The Onion :: 4 May 2005
Dream-pop can be a hard genre to master, with all its molten guitars, clanging beats, and ethereal melodies. Ingredients mixed wrong become unappetizing slop-which may be why so many former dream-pop bands, from Lush and My Bloody Valentine to Lilys and Jack Drag, have either changed their sound, or quit making music altogether. Durham, North Carolina dream-poppers The Sames released a promising EP in 2002, and they didn't rush out a follow-up, presumably because bandleader and producer Zeno Gill was taking precautions not to sully the formula. As it happens, he gets it almost exactly right on the band's full-length debut You Are The Sames, which houses some of the most satisfying shoegazer music in years.
Gill establishes his control about a minute into You Are The Sames, when the anxiously banging guitar of "Heart Pine" hits the chorus and bubbles over instead of exploding. The second song, "In Liberty Lights," sports the melody and lyrics of a dippy hippie rop, but has acid dripping from its sleeves and a heart that keeps skipping beats. "The Light That We've Bent" lays shimmering guitar over a soft martial rhythm, as Gill murmurs about "music machines"; "You Are A Ghost" follows stunted guitar twang and sputtering drums into cobwebs and shadow. The disc peaks with the rushing, crackling "Downtown," which romanticizes streetlights and the way "everybody's right" in the city.
From the thousand soft punches of "There's No Mystery Here" to the somnambulant AM radio-pop of the album-closer "Snake," The Sames take pretty tunes and happy thoughts and refract them through prisms of noise and unexpected rage. You Are The Sames squeezes hard and pats gently all at once, while Gill constructs an atmosphere of collaborative violence and mass hypnosis. This record is all about typing out positive messages on onionskin paper, then setting the pages afire. - Noel Murray
The Independent :: 4 May 2005
It's been three years since The Sames released their self-titled EP; three long years to those who adore their barbed melodies sheathed in gauzy dissonance. The band tightens their interpretation of the pop song on You Are the Sames, as the hummable verse-to-chorus modes run on the fuel of dense instrumentation; piano, theremin and Wurlitzer pack each number here, alongside the usual bass, drums and synthesizers. The best moments happen at the nexus of noise and anthem rock, when the song's catchy sharpness goes stratospheric in overloaded, feedback-rich guitar bursts; see "In Liberty Lights" and "Bomb Scare." - Chris Toenes
The News & Observer :: 22 April 2005 :: "Critic's Picks"

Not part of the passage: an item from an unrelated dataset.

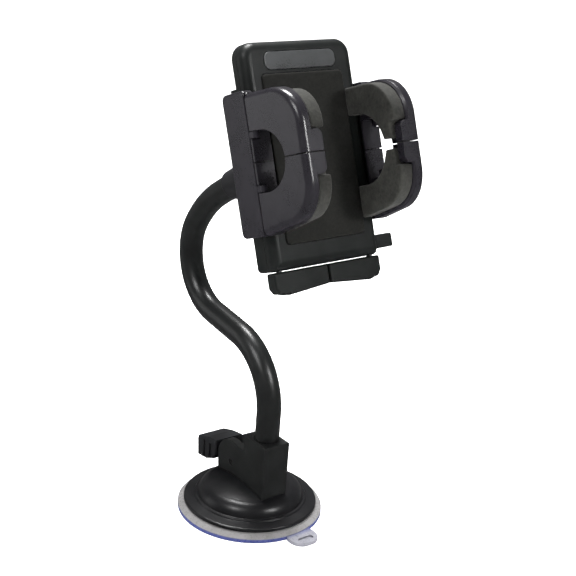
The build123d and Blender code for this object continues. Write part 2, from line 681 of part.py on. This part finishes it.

Now hear this: You are hereby commanded to acquire "You Are the Sames" (Pox World Empire), the totally fabulous new album by Chapel Hill's up-and-coming Sames. Once you have it, cue up song No. 6. As befits a song titled "Bomb Scare," it will scare the hell out of you. But its alternately pounding and chiming guitars will also make you want to jump up and down, and you'll want to hear it again. Repeat when necessary, then repeat with the rest of the album - an impressive, fully developed work that more than lives up to the Sames' promise as one of the best bands around. "You Are the Sames" should resonate far beyond the Triangle, so see them here while it's easy to do.